◆ Task requirements: Using the data beneath this instruction, retype only the lines from the one that contains "const group = new THREE.Group();" down to the one that contains "cad_parts[node].hide_render = cad_parts[node].hide_viewport", both included, exactly as they appear.

◆ Data:
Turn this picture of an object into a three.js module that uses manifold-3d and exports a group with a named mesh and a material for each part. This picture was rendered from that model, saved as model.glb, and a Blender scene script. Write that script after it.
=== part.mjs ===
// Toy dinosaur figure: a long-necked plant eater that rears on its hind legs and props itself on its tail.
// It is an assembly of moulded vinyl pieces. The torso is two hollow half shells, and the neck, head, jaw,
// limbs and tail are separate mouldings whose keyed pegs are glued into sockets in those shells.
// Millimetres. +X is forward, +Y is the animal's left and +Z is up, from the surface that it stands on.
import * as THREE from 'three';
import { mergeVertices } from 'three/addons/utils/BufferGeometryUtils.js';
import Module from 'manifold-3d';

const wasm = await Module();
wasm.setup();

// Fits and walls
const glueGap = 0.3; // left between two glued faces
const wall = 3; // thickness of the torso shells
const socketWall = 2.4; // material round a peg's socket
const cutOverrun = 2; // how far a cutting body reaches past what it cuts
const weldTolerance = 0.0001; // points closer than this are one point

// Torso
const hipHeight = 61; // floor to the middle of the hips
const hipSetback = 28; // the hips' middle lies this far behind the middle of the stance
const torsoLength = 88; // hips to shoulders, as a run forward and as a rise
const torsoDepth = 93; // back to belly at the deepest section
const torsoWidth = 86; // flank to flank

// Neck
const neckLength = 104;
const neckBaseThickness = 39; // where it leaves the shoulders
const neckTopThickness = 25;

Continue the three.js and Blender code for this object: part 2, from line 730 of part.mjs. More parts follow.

...

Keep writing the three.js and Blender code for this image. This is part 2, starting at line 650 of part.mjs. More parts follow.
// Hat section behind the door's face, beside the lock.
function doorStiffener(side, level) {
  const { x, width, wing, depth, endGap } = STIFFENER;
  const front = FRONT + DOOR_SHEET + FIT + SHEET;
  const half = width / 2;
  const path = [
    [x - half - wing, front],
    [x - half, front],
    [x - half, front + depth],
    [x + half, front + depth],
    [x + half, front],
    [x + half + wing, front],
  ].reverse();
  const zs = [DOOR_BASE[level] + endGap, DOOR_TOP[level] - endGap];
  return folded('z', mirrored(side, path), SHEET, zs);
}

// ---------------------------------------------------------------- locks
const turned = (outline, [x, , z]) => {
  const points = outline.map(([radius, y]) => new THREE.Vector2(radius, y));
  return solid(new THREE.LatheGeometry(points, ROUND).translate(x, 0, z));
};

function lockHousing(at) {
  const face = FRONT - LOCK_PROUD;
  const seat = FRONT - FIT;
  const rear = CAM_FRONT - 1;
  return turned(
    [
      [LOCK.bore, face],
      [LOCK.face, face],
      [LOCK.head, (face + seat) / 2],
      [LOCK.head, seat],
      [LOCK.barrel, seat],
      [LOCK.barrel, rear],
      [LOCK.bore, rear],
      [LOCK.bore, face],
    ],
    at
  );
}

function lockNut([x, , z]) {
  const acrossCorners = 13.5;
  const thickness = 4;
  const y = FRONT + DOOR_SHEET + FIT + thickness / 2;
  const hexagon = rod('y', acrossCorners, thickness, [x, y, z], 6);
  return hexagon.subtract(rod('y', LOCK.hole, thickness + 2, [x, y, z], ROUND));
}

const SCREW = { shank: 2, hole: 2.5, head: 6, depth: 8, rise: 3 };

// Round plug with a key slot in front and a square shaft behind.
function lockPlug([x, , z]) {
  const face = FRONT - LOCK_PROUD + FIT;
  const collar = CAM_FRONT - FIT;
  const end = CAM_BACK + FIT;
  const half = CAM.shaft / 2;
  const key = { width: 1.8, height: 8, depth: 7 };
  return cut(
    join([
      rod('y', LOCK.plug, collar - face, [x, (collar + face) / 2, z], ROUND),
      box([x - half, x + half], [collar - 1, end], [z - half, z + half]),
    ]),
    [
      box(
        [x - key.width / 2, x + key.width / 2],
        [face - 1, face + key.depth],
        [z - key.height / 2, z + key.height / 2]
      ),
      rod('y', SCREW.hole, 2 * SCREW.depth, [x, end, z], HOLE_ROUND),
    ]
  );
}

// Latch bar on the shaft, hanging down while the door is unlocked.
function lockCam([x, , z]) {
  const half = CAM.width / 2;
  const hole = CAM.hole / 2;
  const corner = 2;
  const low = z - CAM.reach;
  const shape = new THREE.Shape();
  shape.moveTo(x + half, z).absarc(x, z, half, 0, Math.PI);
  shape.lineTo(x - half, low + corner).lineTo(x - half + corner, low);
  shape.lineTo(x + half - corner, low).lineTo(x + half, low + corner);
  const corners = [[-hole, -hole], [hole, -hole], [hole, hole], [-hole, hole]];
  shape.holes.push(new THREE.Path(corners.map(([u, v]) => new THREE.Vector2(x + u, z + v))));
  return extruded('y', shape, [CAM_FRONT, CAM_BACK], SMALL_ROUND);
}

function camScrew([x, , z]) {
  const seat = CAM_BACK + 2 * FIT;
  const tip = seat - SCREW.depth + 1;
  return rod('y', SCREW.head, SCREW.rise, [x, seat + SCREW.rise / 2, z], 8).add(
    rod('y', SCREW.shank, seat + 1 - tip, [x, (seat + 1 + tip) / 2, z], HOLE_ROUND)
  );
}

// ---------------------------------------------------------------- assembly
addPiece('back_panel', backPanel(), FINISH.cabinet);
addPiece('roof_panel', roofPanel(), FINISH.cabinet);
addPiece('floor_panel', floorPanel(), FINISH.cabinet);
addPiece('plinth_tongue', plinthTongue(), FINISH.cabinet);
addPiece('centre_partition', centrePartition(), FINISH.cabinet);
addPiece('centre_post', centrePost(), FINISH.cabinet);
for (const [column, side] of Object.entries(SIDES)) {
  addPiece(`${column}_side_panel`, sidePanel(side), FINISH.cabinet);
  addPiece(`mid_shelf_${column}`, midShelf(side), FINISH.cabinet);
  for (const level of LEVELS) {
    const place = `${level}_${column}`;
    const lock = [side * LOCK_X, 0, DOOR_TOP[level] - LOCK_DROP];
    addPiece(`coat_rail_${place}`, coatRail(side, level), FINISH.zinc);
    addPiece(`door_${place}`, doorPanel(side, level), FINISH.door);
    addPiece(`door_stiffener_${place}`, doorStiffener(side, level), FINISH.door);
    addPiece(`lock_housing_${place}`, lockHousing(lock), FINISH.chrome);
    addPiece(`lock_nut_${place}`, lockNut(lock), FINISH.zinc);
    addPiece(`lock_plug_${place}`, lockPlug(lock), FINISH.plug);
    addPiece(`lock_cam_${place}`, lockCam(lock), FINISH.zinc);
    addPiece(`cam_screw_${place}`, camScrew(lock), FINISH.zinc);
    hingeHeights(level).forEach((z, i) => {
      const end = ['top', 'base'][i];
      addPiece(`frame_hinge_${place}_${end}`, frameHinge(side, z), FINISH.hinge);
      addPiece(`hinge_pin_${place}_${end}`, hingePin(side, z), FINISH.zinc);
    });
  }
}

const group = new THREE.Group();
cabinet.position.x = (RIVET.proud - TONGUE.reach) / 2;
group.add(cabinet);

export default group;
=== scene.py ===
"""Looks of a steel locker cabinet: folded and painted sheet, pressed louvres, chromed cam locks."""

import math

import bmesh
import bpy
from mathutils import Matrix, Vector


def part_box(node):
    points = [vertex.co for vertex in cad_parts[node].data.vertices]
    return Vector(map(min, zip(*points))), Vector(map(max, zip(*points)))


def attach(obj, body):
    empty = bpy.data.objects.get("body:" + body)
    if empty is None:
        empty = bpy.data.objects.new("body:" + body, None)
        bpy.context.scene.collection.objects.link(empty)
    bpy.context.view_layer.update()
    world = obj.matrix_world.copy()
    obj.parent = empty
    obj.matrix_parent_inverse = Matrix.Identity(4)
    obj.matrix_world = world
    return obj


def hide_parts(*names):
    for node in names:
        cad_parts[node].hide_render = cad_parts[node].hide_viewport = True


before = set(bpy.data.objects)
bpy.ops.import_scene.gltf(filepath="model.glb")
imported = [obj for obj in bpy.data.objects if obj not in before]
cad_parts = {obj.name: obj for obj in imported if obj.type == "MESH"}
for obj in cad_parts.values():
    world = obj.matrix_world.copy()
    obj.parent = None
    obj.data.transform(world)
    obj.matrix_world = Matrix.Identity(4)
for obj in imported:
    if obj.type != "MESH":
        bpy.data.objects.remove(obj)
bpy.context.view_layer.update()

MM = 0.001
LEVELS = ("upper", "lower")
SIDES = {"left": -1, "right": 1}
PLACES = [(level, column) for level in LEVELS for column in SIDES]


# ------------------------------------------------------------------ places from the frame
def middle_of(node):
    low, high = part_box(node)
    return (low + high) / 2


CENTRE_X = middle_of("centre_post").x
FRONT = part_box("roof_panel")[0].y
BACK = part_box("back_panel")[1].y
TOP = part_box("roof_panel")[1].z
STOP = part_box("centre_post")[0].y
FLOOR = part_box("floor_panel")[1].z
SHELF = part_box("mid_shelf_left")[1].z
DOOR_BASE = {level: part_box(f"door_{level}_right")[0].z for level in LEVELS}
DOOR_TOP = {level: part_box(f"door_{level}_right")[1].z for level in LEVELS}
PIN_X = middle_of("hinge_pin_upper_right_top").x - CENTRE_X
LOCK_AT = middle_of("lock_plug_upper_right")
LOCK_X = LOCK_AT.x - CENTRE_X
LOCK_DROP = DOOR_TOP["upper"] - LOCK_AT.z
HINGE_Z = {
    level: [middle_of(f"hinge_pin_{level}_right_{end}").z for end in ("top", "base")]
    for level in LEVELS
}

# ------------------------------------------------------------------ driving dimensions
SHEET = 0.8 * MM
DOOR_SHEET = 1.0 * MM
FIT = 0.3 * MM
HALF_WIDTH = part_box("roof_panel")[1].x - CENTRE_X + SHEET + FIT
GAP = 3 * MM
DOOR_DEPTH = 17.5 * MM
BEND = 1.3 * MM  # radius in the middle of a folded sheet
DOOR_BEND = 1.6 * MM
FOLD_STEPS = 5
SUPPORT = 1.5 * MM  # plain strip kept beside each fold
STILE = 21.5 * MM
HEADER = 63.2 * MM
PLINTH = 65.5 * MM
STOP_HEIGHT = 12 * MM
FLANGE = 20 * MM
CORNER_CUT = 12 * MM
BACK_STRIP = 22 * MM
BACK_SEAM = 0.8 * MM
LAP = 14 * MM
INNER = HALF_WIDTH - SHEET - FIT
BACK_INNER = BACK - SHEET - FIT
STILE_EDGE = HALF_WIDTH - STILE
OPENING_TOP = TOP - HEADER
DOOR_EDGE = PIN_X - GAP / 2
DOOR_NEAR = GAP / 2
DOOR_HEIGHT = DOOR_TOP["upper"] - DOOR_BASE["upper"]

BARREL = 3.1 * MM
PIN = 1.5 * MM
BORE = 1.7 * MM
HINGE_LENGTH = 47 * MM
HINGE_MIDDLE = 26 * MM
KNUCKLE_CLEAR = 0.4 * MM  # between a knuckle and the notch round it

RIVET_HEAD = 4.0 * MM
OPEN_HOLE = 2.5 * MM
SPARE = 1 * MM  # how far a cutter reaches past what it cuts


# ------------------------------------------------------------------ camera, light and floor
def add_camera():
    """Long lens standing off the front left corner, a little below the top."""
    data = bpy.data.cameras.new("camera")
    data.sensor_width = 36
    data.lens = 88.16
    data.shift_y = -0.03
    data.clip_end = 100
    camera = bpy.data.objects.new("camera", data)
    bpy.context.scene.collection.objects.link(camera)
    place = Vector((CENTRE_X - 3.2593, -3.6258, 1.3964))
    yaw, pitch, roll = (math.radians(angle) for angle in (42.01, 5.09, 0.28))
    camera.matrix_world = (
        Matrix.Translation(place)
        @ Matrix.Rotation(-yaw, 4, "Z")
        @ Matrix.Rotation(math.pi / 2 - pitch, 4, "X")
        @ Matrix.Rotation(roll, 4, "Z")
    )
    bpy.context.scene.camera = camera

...

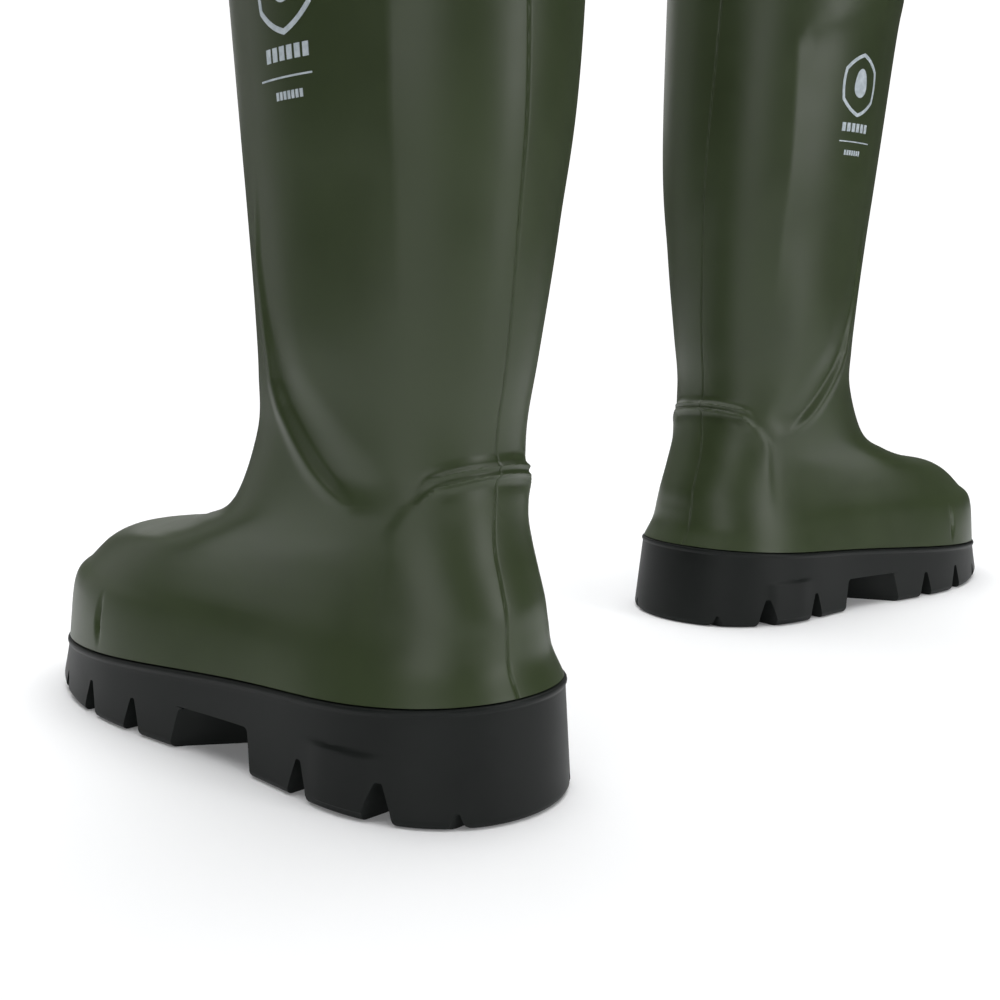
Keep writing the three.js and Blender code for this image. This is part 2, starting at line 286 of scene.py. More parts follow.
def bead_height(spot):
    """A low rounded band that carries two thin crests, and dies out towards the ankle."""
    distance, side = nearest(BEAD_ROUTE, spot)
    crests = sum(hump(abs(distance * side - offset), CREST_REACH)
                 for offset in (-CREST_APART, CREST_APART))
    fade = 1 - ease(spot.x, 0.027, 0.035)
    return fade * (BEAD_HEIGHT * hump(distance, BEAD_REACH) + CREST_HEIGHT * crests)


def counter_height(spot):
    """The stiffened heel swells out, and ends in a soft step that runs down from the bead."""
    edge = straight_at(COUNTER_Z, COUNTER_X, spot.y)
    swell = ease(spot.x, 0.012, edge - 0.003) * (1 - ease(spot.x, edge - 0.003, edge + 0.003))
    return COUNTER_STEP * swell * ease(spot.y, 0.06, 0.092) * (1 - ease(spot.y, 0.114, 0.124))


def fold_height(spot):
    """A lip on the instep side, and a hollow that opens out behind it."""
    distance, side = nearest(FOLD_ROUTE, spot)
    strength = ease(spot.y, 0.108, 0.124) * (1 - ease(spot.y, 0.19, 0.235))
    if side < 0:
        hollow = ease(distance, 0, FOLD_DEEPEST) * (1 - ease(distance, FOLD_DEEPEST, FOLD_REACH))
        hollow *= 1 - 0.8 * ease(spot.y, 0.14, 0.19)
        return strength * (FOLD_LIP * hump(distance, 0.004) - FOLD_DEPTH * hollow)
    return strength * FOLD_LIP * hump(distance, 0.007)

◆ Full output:
const group = new THREE.Group();
cabinet.position.x = (RIVET.proud - TONGUE.reach) / 2;
group.add(cabinet);

export default group;
=== scene.py ===
"""Looks of a steel locker cabinet: folded and painted sheet, pressed louvres, chromed cam locks."""

import math

import bmesh
import bpy
from mathutils import Matrix, Vector


def part_box(node):
    points = [vertex.co for vertex in cad_parts[node].data.vertices]
    return Vector(map(min, zip(*points))), Vector(map(max, zip(*points)))


def attach(obj, body):
    empty = bpy.data.objects.get("body:" + body)
    if empty is None:
        empty = bpy.data.objects.new("body:" + body, None)
        bpy.context.scene.collection.objects.link(empty)
    bpy.context.view_layer.update()
    world = obj.matrix_world.copy()
    obj.parent = empty
    obj.matrix_parent_inverse = Matrix.Identity(4)
    obj.matrix_world = world
    return obj


def hide_parts(*names):
    for node in names:
        cad_parts[node].hide_render = cad_parts[node].hide_viewport = True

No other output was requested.